Nonetheless, for a variety of reasons, the remainder of the Milosevic trial may well stretch on an additional two years.
Here is what will happen next.
According to the tribunal’s rules and procedures, after the prosecution concludes its case Milosevic or the amici may ask the court to acquit the accused on charges for which the prosecution has not presented sufficient evidence, which they have done in previous cases.
The judges can also do so at their own initiative.
The trial will then adjourn and Milosevic will be given at least three months to prepare his defense. Although the court has granted three months, the amici have appealed that decision and are asking for more time. The appeals chamber has yet to rule on their request.
About six weeks into the adjournment, the judges will hold a pre-defense conference and set the number of witnesses Milosevic will be allowed to call and the time he will be given to present his defense case – both of which the court may alter at its discretion.
After making his opening statement, Milosevic will then begin his defense. The trial chamber has declared that it will grant the prosecution the same amount of time it allowed Milosevic for cross-examination, but prosecutors are unlikely to use it all. This is expected to reduce the number of days necessary for the court to hear Milosevic’s defense, but because it has ruled that the defendant is only fit enough to spend three partial days per week in court (as opposed to five full days when the prosecution commenced its case) it’s unlikely to cut down on the duration of the trial.
In addition to ample time for cross-examination of any witnesses and evidence Milosevic presents, once he finishes his defense, the prosecution has the right to present rebuttal evidence on any new matters he might have raised.
Subsequent to that, Milosevic and the amici will get another opportunity to counter the prosecution’s rebuttal.
Finally, the court can summon witnesses itself or ask either party to present additional evidence. Given that the prosecution has yet to receive access to archives in the former Yugoslavia that it has requested to see, and given that the trial chamber has yet to rule on the admissibility of some documents it has requested be admitted into evidence, including some 245 intercepted telephone conversations, prosecutors are likely to try.

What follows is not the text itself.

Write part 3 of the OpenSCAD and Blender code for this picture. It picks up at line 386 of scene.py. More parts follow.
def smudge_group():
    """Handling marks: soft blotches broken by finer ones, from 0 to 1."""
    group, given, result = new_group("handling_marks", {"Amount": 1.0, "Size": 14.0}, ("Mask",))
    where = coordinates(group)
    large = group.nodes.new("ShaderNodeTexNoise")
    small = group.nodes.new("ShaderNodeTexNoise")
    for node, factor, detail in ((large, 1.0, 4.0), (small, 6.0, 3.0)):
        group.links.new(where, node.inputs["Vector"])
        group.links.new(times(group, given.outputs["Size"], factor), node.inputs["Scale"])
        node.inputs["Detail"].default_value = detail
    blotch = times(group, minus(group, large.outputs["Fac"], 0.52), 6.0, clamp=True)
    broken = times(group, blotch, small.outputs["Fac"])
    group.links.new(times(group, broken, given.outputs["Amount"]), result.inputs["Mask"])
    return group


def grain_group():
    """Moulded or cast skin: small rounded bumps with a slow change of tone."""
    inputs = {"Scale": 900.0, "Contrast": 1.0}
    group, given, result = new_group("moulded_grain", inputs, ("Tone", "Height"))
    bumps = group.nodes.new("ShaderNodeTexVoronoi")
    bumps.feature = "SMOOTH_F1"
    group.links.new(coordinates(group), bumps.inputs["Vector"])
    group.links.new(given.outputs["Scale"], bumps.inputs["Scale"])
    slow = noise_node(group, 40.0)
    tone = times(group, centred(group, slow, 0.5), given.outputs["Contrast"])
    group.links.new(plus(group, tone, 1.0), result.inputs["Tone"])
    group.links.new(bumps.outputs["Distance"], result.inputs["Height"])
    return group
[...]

Only once that has been done do the prosecution and defense have the right to give closing arguments and to file a final trial brief, which reviews the charges and the evidence that they argue proves or fails to prove them.
The prosecution has the right to give an additional statement to rebut anything new the defense might raise in its final argument.
After hearing closing arguments, the judges will adjourn to deliberate. In the past, even for far less difficult cases, tribunal judges have taken in excess of six months to reach a verdict. Given the enormous complexity and scope of the Milosevic case, the trial chamber will likely take a significant amount of time to reach a judgment.
Once the judges do reach a verdict and pronounce a sentence, both the prosecution and defense are entitled to appeal – an option one or both sides will inevitably exercise.
During the appeals process – another lengthy procedure – both the prosecution and defense file briefs, reply to each other's briefs and present oral arguments to the appeals chamber, which consists of five judges.
Their deliberation will also be lengthy, because they must analyse legal arguments as well as review relevant parts of the trial record.
Even after the appeals chamber reaches a decision, if new evidence is found that might have affected the verdict, the parties can apply to the tribunal for consideration of it – a process that could result in the need for a new hearing or even a retrial.
By then, however, the tribunal will likely have been wound up – it is slated to close its doors in 2008 – so exactly what legal procedures will be put in place to deal with unfinished cases remains to be seen.